TASK MATERIAL:
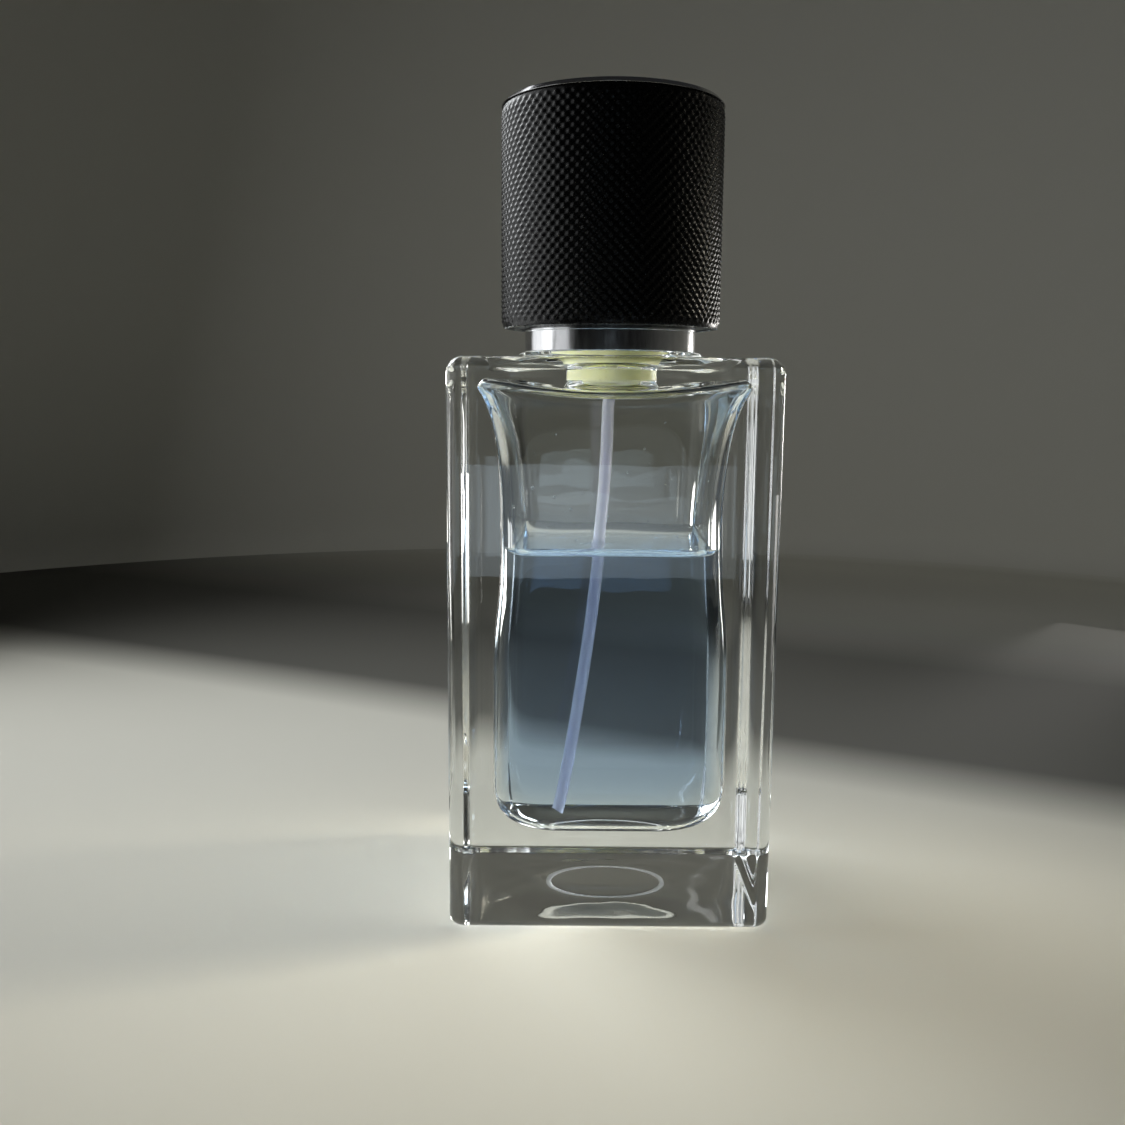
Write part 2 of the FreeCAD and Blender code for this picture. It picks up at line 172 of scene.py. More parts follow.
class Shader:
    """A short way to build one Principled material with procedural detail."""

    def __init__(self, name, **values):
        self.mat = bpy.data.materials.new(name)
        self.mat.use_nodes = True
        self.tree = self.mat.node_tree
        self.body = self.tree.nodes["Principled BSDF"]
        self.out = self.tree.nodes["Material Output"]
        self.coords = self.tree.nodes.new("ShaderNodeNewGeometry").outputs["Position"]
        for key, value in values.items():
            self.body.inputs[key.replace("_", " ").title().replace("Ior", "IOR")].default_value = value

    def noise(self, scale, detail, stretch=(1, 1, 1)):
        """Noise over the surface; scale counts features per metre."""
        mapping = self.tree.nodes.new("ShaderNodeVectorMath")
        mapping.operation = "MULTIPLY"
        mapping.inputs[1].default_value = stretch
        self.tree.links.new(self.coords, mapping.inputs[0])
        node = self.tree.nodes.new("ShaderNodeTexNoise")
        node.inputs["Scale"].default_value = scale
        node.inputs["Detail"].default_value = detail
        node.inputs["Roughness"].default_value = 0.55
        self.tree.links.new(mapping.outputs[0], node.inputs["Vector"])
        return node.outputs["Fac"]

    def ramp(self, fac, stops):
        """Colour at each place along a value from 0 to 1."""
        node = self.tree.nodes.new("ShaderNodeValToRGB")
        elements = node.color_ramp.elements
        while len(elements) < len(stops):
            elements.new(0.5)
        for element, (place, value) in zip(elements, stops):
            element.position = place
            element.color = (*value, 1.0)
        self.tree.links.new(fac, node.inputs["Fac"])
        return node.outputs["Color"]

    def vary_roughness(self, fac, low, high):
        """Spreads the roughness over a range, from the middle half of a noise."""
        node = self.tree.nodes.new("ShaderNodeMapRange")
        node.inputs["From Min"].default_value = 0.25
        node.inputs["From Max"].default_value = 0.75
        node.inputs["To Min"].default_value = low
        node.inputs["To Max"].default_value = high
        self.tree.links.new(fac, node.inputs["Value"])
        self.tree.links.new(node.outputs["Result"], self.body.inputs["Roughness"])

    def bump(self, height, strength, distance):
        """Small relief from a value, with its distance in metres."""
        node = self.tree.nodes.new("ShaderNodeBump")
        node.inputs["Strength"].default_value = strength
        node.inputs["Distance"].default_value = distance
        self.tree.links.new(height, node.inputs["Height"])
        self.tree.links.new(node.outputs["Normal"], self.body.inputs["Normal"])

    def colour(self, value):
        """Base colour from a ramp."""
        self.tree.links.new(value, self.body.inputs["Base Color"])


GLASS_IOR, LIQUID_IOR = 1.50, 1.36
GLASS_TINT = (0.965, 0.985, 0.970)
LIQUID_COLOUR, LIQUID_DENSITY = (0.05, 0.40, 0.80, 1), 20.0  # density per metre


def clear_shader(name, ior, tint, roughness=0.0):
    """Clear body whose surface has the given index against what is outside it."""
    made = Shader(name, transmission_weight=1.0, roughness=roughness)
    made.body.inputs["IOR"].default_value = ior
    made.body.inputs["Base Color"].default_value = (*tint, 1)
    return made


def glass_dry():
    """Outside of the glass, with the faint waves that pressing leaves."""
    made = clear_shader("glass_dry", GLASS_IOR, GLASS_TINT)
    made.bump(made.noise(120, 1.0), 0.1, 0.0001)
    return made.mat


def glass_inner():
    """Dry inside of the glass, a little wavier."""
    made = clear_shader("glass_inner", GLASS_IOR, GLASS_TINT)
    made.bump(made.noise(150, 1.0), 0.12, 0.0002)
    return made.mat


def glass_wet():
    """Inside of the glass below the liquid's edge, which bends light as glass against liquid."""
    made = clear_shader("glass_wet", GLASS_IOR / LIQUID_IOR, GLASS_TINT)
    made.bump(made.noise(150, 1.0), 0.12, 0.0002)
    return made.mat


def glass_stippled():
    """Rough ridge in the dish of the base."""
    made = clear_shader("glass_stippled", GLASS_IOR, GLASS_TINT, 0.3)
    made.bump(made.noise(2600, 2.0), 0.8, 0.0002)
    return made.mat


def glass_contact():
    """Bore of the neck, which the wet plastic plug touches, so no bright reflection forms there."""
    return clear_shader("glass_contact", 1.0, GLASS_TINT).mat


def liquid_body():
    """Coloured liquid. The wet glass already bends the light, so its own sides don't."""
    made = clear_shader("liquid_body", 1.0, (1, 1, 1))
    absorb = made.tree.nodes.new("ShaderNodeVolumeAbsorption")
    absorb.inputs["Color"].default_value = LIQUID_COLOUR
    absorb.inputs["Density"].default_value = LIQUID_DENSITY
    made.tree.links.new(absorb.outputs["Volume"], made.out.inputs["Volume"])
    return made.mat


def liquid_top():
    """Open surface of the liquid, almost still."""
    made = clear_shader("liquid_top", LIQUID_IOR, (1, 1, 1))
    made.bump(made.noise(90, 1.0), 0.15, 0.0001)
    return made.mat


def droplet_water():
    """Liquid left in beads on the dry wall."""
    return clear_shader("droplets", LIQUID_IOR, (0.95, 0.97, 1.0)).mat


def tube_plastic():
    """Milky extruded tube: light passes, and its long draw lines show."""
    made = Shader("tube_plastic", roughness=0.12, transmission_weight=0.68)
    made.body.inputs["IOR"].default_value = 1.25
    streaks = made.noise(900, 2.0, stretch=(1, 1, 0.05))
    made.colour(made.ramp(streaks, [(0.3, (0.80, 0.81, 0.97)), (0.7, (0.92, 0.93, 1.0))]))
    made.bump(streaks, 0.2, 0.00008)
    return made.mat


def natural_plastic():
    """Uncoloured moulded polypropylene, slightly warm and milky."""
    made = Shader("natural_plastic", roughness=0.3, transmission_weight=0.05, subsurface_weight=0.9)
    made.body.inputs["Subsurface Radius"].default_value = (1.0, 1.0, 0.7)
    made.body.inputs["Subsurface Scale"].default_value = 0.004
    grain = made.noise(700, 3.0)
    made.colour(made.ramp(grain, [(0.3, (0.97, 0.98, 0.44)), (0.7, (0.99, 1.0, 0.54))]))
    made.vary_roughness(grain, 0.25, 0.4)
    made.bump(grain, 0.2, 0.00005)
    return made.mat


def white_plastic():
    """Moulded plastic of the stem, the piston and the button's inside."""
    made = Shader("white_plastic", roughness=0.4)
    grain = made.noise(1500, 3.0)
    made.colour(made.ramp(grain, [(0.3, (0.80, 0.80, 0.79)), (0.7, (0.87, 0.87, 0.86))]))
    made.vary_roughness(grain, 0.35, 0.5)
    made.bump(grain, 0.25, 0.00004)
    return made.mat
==
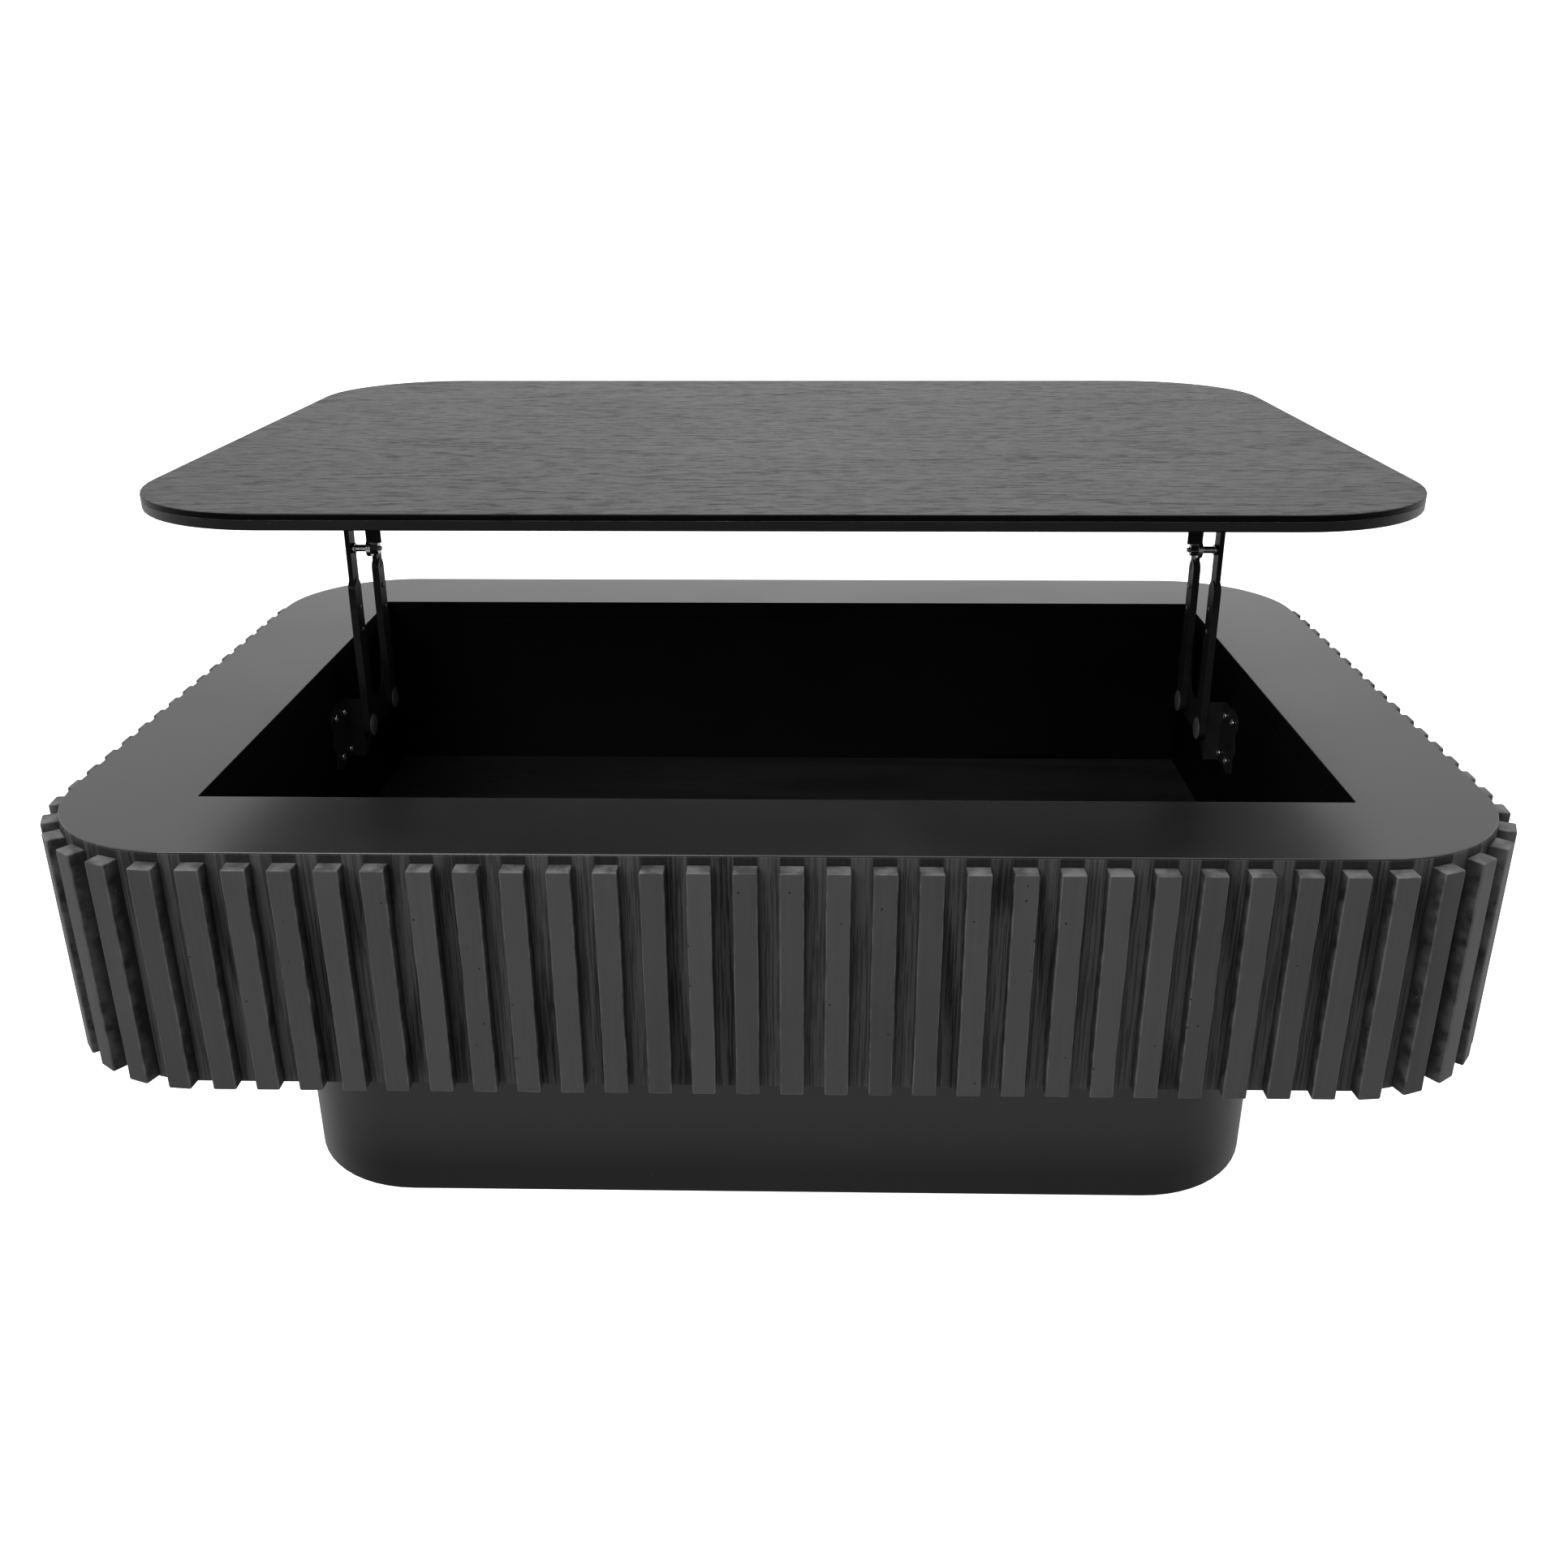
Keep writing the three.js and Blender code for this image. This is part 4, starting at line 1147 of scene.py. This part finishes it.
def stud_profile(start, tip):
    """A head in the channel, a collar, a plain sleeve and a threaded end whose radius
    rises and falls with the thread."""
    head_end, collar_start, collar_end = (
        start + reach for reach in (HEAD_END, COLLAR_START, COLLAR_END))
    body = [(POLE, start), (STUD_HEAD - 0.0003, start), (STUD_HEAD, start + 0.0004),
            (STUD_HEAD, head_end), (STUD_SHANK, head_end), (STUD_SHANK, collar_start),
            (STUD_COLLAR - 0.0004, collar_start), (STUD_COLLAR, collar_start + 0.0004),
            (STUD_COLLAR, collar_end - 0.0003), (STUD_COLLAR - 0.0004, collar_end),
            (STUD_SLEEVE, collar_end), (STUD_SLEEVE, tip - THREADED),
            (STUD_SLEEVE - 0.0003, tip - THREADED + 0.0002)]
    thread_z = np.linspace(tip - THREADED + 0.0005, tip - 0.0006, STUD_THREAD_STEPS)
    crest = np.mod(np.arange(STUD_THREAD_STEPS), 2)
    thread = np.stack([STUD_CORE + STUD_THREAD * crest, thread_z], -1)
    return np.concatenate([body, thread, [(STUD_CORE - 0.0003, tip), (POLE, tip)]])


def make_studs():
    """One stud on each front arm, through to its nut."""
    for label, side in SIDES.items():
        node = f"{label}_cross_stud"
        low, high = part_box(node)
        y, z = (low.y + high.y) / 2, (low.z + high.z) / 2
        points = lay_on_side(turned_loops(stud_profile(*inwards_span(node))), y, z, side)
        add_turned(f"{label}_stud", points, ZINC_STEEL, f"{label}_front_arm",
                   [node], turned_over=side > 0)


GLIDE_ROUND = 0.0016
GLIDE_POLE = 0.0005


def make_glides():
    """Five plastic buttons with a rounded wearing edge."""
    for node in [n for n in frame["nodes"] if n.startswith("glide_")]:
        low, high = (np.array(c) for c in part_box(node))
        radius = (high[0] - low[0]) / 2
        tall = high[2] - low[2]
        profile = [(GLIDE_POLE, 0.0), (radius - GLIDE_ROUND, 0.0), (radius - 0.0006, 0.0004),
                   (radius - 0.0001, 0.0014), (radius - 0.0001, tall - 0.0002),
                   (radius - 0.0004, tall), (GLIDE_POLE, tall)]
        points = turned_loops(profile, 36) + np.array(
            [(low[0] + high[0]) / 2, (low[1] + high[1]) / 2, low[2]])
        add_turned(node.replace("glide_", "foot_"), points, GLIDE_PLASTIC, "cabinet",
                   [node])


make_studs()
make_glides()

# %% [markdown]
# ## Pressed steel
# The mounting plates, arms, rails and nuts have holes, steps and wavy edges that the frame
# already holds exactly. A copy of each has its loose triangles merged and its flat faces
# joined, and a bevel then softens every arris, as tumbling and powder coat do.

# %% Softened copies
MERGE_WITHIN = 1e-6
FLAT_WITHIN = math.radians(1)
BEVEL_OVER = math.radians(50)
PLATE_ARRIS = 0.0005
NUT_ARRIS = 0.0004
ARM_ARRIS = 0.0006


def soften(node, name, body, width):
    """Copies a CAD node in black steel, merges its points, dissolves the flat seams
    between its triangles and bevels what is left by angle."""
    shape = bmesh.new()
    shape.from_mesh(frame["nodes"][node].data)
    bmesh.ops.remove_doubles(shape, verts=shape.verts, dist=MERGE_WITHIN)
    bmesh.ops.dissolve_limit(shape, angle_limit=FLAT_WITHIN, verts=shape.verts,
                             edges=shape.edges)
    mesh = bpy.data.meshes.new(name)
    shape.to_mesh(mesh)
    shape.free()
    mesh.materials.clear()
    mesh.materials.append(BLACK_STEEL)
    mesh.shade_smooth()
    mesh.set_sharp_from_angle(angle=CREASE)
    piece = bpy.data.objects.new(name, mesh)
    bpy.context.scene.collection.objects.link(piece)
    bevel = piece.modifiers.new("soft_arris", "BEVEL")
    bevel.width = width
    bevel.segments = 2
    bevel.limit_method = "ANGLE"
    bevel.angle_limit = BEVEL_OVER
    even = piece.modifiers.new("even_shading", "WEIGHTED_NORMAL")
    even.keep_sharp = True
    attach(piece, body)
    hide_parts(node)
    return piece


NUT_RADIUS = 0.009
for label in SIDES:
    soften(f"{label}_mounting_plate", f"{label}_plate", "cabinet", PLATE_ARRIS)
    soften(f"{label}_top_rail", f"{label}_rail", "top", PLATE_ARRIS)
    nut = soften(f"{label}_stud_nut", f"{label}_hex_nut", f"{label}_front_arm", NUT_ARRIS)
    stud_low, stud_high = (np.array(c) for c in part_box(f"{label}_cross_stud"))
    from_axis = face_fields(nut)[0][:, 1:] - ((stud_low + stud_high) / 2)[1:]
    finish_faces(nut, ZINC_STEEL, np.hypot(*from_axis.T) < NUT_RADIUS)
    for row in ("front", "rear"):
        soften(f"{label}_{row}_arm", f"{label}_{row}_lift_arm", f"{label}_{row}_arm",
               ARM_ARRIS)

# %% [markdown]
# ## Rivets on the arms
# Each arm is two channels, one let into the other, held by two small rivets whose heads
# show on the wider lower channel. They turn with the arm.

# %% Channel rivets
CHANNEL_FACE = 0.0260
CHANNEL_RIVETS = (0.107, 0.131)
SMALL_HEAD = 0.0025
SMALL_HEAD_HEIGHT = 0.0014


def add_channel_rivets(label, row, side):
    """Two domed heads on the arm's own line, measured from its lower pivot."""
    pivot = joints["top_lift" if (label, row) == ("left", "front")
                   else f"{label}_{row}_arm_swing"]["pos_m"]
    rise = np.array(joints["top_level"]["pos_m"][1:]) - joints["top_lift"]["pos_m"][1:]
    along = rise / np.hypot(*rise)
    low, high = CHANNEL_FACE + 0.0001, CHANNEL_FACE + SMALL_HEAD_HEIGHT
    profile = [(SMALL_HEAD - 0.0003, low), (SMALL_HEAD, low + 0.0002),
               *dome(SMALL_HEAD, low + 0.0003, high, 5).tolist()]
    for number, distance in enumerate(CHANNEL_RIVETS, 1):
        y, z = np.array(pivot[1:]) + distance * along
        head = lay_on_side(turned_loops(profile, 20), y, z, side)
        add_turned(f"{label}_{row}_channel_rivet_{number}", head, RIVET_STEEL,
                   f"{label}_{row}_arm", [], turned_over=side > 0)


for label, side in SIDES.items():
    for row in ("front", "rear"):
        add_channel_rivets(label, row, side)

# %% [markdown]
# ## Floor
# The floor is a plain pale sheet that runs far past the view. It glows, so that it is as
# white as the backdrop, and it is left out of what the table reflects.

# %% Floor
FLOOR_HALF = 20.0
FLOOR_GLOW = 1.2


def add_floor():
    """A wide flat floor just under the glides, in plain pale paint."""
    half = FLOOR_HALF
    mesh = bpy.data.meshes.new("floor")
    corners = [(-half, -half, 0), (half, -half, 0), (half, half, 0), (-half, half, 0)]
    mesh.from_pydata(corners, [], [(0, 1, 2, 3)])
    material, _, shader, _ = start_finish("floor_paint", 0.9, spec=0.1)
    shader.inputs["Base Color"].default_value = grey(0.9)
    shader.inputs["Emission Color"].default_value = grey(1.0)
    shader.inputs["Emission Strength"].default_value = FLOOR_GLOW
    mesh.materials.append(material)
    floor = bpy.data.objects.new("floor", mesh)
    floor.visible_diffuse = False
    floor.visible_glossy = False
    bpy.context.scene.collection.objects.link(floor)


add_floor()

WHAT NEEDS TO BE DONE: Transcribe, word for word, every line from the line with "Write part 2" to the line with "short way to", inclusive, and output nothing else.

ANSWER IN FULL:
Write part 2 of the FreeCAD and Blender code for this picture. It picks up at line 172 of scene.py. More parts follow.
class Shader:
    """A short way to build one Principled material with procedural detail."""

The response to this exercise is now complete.